When Rara Jonggrang took a peek, she was terrified; the loathsome man was already on his way to building the 1000th temple. Panicking, Rara Jonggrang tricked the roosters with lamps and morning activities, making it seem as if it was already sunrise. When the roosters crowed, Bandung Bondowoso’s army escaped, thinking that it was already morning. Learning of Rara Jonggrang’s deception, the powerful prince was beyond furious. He cursed the princess, turning her into the statue that became the 1000th temple we call Candi Prambanan today. And such is the fate of Rara Jonggrang.
We don’t know if the folktale is real or not, but we know that the beauty of the temple is real. In Candi Prambanan, we can admire the meticulous carvings that tell the tale of Ramayana and the statues of Hindu deities.

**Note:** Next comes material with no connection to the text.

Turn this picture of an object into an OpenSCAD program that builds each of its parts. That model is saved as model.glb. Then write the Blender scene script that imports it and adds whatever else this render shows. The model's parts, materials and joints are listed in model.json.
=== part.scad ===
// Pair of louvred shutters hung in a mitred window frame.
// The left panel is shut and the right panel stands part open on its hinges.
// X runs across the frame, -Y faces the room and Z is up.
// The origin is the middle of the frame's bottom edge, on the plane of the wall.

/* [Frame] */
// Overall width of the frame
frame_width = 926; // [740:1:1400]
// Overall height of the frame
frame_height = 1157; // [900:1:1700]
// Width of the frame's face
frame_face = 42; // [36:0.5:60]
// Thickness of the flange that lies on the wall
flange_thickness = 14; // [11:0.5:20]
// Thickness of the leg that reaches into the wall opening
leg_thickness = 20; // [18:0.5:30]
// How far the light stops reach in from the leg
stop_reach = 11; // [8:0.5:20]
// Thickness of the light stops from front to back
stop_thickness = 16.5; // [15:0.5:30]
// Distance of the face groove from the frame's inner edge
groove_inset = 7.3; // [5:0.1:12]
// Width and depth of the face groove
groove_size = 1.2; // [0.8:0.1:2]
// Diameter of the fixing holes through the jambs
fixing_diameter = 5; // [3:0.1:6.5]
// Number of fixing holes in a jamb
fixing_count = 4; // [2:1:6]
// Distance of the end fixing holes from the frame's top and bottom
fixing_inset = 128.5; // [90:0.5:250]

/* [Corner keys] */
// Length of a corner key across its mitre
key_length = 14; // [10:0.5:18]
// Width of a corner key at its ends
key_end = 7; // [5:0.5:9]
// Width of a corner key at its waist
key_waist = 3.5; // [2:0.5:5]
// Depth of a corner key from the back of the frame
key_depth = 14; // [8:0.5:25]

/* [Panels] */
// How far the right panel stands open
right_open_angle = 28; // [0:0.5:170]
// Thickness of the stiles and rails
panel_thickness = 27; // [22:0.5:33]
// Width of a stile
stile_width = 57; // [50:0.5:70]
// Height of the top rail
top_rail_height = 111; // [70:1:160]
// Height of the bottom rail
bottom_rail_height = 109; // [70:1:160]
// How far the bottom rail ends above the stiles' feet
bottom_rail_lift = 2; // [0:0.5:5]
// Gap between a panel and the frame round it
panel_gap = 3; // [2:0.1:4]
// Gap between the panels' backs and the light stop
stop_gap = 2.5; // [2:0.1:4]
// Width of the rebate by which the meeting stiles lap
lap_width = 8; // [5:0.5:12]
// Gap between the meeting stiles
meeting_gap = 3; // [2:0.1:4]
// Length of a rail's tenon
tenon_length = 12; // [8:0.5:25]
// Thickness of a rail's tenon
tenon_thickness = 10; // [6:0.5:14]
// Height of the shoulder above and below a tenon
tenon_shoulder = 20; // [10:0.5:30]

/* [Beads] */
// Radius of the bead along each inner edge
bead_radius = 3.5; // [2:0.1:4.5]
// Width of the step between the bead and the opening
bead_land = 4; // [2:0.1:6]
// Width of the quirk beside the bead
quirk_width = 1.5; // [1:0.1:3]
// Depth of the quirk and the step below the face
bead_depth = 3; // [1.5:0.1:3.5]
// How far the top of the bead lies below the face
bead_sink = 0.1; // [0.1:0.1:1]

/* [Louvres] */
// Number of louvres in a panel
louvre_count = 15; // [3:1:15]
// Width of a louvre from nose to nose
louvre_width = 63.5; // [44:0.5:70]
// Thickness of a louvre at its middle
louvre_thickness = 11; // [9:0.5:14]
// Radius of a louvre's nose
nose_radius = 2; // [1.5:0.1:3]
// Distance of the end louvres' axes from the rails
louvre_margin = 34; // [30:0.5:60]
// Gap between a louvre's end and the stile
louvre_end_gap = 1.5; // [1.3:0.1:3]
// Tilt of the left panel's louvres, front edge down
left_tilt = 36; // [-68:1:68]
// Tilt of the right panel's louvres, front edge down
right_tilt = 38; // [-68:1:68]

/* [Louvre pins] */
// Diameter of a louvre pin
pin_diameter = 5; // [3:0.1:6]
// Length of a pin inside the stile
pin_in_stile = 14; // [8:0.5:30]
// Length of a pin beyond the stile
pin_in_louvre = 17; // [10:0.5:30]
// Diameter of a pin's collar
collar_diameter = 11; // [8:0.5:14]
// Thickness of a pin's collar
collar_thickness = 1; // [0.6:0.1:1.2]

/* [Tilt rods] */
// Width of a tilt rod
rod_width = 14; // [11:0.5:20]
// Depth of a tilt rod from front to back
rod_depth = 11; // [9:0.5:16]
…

Candi Plaosan (Plaosan Temple) is another temple that holds a love story that is less tragic compared to Prambanan. Rumour has it that Candi Plaosan is an expression of love between Pramodhawardhani, a Buddhist princess, and Rakai Pikatan, a prince from a Hindu kingdom.

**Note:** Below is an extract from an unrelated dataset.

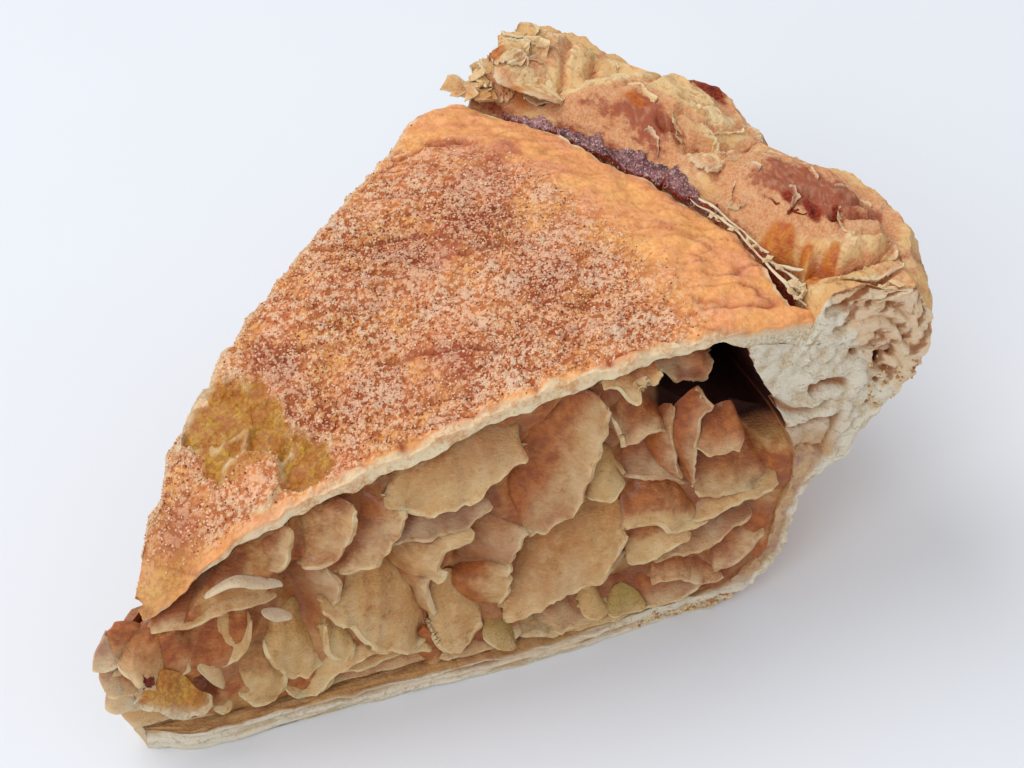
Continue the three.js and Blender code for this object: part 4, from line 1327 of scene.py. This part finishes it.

Despite the religious differences, the two married couples loved each other and led the kingdom to its glory. They expressed their love through the twin temples of Candi Plaosan. The main northern temple is decorated with reliefs that depict female figures, while the main southern temple represents male characters.

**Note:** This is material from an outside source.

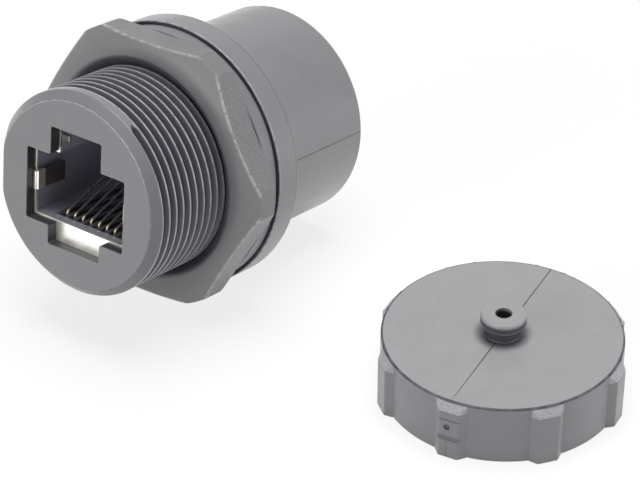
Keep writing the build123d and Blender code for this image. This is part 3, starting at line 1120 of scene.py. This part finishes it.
for end, place in socket_places.items():
    eased_copy(end + "_shield", end + "_shield_can", 0.04, plated_sheet)
    lance = block(end + "_shield_lance", LANCE_LOW, LANCE_HIGH)
    pick(lance, "EDGE", lambda a, b: min(a.x, b.x) > -2.5 and abs(a.z - b.z) < 0.1)
    bpy.ops.mesh.bevel(offset=0.08, segments=2)
    done()
    settle(lance, place, "coupler", end + "_shield", plated_sheet)
    eased_copy(end + "_jack_body", end + "_socket_moulding", 0.06, socket_black)
    eased_copy(end + "_contact_comb", end + "_slotted_floor", 0.03, comb_black)
eased_copy("rear_bezel", "rear_closing_ring", 0.12, housing_plastic)
eased_copy("insert_seal", "insert_gasket", 0.08, seal_rubber)
eased_copy("cap_seal", "cap_gasket", 0.1, seal_rubber)
eased_copy("circuit_board", "lacquered_board", 0.04, board_lacquer)

# Floor and light


def set_stage():
    bpy.ops.object.select_all(action="DESELECT")
    bpy.ops.mesh.primitive_plane_add(size=6, location=(0, 0, 0))
    floor = named("floor")
    material = bpy.data.materials.new("pale_floor")
    material.use_nodes = True
    tree = material.node_tree
    shader = tree.nodes["Principled BSDF"]
    shader.inputs["Roughness"].default_value = 0.9
    shader.inputs["Specular IOR Level"].default_value = 0.0
    path = tree.nodes.new("ShaderNodeLightPath")
    shade = tree.nodes.new("ShaderNodeMapRange")
    shade.inputs["To Min"].default_value = FLOOR_COLOUR
    shade.inputs["To Max"].default_value = FLOOR_SHADE
    tree.links.new(path.outputs["Is Camera Ray"], shade.inputs["Value"])
    tree.links.new(shade.outputs["Result"], shader.inputs["Base Color"])
    seen = tree.nodes.new("ShaderNodeMath")
    seen.operation = "MAXIMUM"
    tree.links.new(path.outputs["Is Camera Ray"], seen.inputs[0])
    tree.links.new(path.outputs["Is Glossy Ray"], seen.inputs[1])
    shader.inputs["Emission Color"].default_value = (1, 1, 1, 1)
    ground = tree.nodes.new("ShaderNodeTexCoord")
    distance = tree.nodes.new("ShaderNodeVectorMath")
    distance.operation = "LENGTH"
    tree.links.new(ground.outputs["Object"], distance.inputs[0])
    pale = tree.nodes.new("ShaderNodeMapRange")
    pale.inputs["From Min"].default_value = FLOOR_NEAR
    pale.inputs["From Max"].default_value = FLOOR_FAR
    pale.inputs["To Min"].default_value = FLOOR_WHITE
    tree.links.new(distance.outputs["Value"], pale.inputs["Value"])
    lift = tree.nodes.new("ShaderNodeMath")
    lift.operation = "MULTIPLY"
    tree.links.new(pale.outputs["Result"], lift.inputs[1])
    tree.links.new(seen.outputs[0], lift.inputs[0])
    tree.links.new(lift.outputs[0], shader.inputs["Emission Strength"])
    floor.data.materials.append(material)


def lamp(name, place, size, power):
    """Soft rectangular lamp aimed at the middle of the floor."""
    light = bpy.data.lights.new(name, "AREA")
    light.shape = "RECTANGLE"
    light.size, light.size_y = size
    light.energy = power
    made = bpy.data.objects.new(name, light)
    made.location = place
    made.rotation_euler = (-Vector(place)).to_track_quat("-Z", "Y").to_euler()
    bpy.context.scene.collection.objects.link(made)


def set_light():
    world = bpy.data.worlds.new("studio")
    bpy.context.scene.world = world
    world.use_nodes = True
    tree = world.node_tree
    backdrop = tree.nodes["Background"]
    backdrop.inputs["Color"].default_value = (1, 1, 1, 1)
    path = tree.nodes.new("ShaderNodeLightPath")
    gloss = tree.nodes.new("ShaderNodeMath")
    gloss.operation = "MULTIPLY"
    gloss.inputs[1].default_value = SKY_GLOSS
    tree.links.new(path.outputs["Is Glossy Ray"], gloss.inputs[0])
    seen = tree.nodes.new("ShaderNodeMath")
    seen.operation = "MAXIMUM"
    tree.links.new(path.outputs["Is Camera Ray"], seen.inputs[0])
    tree.links.new(gloss.outputs[0], seen.inputs[1])
    tree.links.new(seen.outputs[0], backdrop.inputs["Strength"])
    for name, (place, size, power) in LAMPS.items():
        lamp(name, place, size, power)


set_stage()
set_light()
bpy.context.scene.view_settings.view_transform = "Standard"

Whether the temples are made out of love or for a political truce, we’ll never know. But thanks to the couple, we can enjoy mesmerizing temples whose distinctive features are incomparable to other temples.
Candi Ratu Boko
Candi Ratu Boko (Ratu Boko Temple) is a temple not far from Candi Prambanan (Prambanan Temple). Local legend claimed that the temple was the lair of an evil giant who was defeated by King Boko, Rara Jonggrang’s father. The reason why such a myth exists is probably due to its distance with Candi Prambanan. Discoveries, later on, found no relation between the two temples.
Abhayagiri Vihara, an ancient inscription, mentioned that Mataram ruler Rakai Panangkaran wanted to create a spiritual refuge on top of a hill. Since his name was inscribed on the gate of the temple, historians assume that Ratu Boko is the refuge mentioned. The Buddhist temple has a hint of Hinduism, and it can be seen from the statues of Ganesha, Durga, and Yoni.
Not far from where Rara Jonggrang “resides” lies a temple that seems unfinished. The locals believe that it is the unfinished temple by Bandung Bondowoso. However, unlike the legend’s 999 temples, the complex has around 249 temples.
In reality, Candi Sewu (Sewu Temple) was built by Rakai Panangkaran and later on redeveloped by Rakai Pikatan. Despite the religious differences between Rakai Pikatan and Pramodhwardhani, his Buddhist wife from another kingdom, the merciful king did not forbid his people to embrace another religion. Candi Sewu was redeveloped for a religious center for Buddhism. This is why a Buddhist temple can stand near Candi Prambanan, which is a Hindu temple.
In a breezy morning, a farmer hit a hard stone that has unique carvings on it. In that morning, in 1966, Candi Sambisari (Sambisari Temple) was discovered and then fully excavated after 21 years.
From the architecture and ornaments of the temple, historians believe that Sambisari is a temple dedicated to Shiva. In the east, visitors can see the statue of Ganesha. Durga resides in the north, while Agastya resides in the south.
Little is known about Candi Sambisari, as there is little to no remnant surrounding the temple once buried by Mount Merapi’s ashes. Historians predict that the temple was built during the reign of Rakai Garung, although its owner is still unknown. However, historians are still searching for the truth vigorously. The temple’s discovery makes archaeologists believe that there are other historical reliefs still buried by the volcano’s ashes.
Candi Kalasan (Kalasan Temple) is another remnant of Rakai Panangkaran’s merciful side. It is one of the Buddhist temples built under his rule, developed explicitly for the worship of Shyama Tara.
Just like any other Buddhist temples, visitors can find the remnants of Bodhisattvas and Gana. The carvings of the temple depict Hindu deities and celestial palace of the gods. Unfortunately, the temple is not as well-maintained as other temples.
The temples mentioned above are only seven of many candi (temples) residing in many parts of Yogyakarta. They are the silent witness of civilization’s rise and fall and a part of Yogyakarta’s heritage that will never be erased no matter how long time passes.